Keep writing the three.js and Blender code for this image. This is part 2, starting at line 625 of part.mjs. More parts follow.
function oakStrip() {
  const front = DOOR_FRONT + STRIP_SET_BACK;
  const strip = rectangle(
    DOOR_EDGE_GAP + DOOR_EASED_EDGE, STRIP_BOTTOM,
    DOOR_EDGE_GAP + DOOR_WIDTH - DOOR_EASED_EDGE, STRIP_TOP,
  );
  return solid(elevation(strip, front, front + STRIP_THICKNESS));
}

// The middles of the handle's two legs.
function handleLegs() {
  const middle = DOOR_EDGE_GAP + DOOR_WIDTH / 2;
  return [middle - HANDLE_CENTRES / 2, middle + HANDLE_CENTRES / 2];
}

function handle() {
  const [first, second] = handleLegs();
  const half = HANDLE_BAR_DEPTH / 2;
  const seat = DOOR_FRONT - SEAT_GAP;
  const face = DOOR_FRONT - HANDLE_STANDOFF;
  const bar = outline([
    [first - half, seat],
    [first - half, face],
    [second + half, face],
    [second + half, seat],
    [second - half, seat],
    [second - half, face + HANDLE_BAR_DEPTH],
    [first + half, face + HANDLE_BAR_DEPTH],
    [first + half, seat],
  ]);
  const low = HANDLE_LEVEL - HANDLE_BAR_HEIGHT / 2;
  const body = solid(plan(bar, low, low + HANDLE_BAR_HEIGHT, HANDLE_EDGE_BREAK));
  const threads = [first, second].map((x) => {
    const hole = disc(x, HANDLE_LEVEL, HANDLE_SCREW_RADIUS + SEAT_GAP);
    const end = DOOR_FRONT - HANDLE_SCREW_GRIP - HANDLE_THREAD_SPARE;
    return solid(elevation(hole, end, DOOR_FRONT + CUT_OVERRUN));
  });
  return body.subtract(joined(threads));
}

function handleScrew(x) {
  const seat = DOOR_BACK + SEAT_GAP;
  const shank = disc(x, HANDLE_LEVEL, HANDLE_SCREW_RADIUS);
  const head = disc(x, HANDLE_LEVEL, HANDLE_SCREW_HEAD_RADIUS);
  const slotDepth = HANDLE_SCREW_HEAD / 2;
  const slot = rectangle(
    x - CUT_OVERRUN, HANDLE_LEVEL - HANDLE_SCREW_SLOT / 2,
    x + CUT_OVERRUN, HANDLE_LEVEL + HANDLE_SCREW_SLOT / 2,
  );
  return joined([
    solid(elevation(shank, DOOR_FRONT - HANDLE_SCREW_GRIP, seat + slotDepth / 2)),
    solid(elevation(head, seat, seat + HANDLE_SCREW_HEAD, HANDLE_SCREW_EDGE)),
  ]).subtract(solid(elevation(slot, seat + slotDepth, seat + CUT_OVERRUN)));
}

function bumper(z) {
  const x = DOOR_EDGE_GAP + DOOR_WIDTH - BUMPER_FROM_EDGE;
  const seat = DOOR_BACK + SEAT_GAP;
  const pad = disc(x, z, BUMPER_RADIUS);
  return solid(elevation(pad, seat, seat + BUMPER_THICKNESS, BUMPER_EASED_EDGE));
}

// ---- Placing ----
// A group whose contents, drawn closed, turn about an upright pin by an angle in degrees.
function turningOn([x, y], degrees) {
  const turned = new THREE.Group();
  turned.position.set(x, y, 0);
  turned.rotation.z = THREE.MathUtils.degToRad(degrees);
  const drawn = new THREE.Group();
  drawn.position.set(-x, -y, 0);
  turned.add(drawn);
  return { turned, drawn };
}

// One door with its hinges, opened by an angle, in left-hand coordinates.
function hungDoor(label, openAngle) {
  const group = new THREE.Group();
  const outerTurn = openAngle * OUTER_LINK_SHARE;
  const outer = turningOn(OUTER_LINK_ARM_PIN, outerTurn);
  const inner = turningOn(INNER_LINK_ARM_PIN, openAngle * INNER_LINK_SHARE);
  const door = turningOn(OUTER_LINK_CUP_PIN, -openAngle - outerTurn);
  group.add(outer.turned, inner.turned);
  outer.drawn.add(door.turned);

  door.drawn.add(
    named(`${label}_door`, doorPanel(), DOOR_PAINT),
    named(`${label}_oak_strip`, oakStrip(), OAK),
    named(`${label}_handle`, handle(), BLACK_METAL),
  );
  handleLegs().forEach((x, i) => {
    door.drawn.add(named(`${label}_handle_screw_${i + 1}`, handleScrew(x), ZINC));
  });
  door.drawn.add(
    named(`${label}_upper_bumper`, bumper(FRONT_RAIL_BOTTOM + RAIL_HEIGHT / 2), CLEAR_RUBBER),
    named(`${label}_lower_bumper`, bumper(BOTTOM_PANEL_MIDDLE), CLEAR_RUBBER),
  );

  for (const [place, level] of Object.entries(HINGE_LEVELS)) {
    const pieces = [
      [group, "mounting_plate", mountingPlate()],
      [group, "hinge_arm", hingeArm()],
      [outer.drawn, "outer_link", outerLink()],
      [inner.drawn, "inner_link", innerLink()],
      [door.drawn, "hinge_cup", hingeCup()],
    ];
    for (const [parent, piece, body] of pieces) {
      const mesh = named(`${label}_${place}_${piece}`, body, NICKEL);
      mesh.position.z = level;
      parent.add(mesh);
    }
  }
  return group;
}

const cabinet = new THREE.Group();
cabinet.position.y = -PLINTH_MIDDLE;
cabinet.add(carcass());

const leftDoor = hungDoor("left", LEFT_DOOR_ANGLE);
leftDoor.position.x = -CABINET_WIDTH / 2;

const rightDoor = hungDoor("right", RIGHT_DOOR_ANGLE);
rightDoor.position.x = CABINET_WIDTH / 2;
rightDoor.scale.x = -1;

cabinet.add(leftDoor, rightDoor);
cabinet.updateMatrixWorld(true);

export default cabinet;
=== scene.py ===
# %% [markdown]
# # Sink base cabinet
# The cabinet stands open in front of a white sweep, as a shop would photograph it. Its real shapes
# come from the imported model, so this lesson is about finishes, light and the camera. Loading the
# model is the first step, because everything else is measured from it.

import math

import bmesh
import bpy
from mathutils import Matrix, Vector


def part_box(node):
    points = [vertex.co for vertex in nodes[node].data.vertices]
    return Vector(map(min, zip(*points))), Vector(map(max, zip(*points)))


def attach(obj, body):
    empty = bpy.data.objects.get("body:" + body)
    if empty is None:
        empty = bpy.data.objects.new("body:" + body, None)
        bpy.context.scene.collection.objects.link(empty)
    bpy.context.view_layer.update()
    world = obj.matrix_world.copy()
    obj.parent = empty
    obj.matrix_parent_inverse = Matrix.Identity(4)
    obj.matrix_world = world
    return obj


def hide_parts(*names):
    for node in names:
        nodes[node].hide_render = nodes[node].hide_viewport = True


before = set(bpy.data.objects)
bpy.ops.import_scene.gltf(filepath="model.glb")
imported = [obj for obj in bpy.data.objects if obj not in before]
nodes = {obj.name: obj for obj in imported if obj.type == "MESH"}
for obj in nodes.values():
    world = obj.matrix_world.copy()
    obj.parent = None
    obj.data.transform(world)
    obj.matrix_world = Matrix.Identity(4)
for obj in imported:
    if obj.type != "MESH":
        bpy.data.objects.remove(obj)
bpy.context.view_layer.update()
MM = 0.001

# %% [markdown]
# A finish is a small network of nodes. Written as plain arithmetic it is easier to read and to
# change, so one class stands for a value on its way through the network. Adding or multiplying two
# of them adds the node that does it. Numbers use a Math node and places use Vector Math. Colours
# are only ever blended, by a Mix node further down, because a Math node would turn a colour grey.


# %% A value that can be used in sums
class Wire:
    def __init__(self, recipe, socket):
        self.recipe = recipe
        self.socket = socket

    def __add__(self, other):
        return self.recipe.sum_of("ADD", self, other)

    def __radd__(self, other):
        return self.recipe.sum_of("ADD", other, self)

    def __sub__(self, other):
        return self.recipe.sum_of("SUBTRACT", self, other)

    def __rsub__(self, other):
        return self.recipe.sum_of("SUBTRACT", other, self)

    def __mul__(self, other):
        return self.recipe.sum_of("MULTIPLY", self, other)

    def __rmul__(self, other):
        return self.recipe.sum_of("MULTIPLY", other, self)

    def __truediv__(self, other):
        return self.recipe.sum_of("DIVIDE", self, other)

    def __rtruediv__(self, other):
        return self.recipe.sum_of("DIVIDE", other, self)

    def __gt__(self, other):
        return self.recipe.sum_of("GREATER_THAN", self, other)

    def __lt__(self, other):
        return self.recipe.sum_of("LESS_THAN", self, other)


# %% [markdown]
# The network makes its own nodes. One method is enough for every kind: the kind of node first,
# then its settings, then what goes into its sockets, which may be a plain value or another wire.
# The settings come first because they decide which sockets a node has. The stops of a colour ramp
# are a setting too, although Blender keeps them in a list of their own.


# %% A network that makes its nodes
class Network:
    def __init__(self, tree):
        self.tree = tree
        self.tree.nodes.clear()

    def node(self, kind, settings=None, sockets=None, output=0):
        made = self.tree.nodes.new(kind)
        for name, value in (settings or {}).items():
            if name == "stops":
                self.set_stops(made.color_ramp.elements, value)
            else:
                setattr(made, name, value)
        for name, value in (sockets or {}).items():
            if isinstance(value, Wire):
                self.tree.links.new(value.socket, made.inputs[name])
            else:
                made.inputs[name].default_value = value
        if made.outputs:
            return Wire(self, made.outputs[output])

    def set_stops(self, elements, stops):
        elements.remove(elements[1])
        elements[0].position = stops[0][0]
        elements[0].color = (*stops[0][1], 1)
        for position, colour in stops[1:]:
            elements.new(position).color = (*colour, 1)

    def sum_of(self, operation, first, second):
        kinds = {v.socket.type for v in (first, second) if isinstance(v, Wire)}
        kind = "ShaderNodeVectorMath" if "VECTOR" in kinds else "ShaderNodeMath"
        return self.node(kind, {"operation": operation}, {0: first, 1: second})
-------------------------
[EXERCISE DETAILS] Take the line containing "const cabinet = new THREE.Group();" and the line containing "in imported if". Write out both and all lines between, exactly, and nothing more.

[ANSWER IN FULL]
const cabinet = new THREE.Group();
cabinet.position.y = -PLINTH_MIDDLE;
cabinet.add(carcass());

const leftDoor = hungDoor("left", LEFT_DOOR_ANGLE);
leftDoor.position.x = -CABINET_WIDTH / 2;

const rightDoor = hungDoor("right", RIGHT_DOOR_ANGLE);
rightDoor.position.x = CABINET_WIDTH / 2;
rightDoor.scale.x = -1;

cabinet.add(leftDoor, rightDoor);
cabinet.updateMatrixWorld(true);

export default cabinet;
=== scene.py ===
# %% [markdown]
# # Sink base cabinet
# The cabinet stands open in front of a white sweep, as a shop would photograph it. Its real shapes
# come from the imported model, so this lesson is about finishes, light and the camera. Loading the
# model is the first step, because everything else is measured from it.

import math

import bmesh
import bpy
from mathutils import Matrix, Vector


def part_box(node):
    points = [vertex.co for vertex in nodes[node].data.vertices]
    return Vector(map(min, zip(*points))), Vector(map(max, zip(*points)))


def attach(obj, body):
    empty = bpy.data.objects.get("body:" + body)
    if empty is None:
        empty = bpy.data.objects.new("body:" + body, None)
        bpy.context.scene.collection.objects.link(empty)
    bpy.context.view_layer.update()
    world = obj.matrix_world.copy()
    obj.parent = empty
    obj.matrix_parent_inverse = Matrix.Identity(4)
    obj.matrix_world = world
    return obj


def hide_parts(*names):
    for node in names:
        nodes[node].hide_render = nodes[node].hide_viewport = True


before = set(bpy.data.objects)
bpy.ops.import_scene.gltf(filepath="model.glb")
imported = [obj for obj in bpy.data.objects if obj not in before]
nodes = {obj.name: obj for obj in imported if obj.type == "MESH"}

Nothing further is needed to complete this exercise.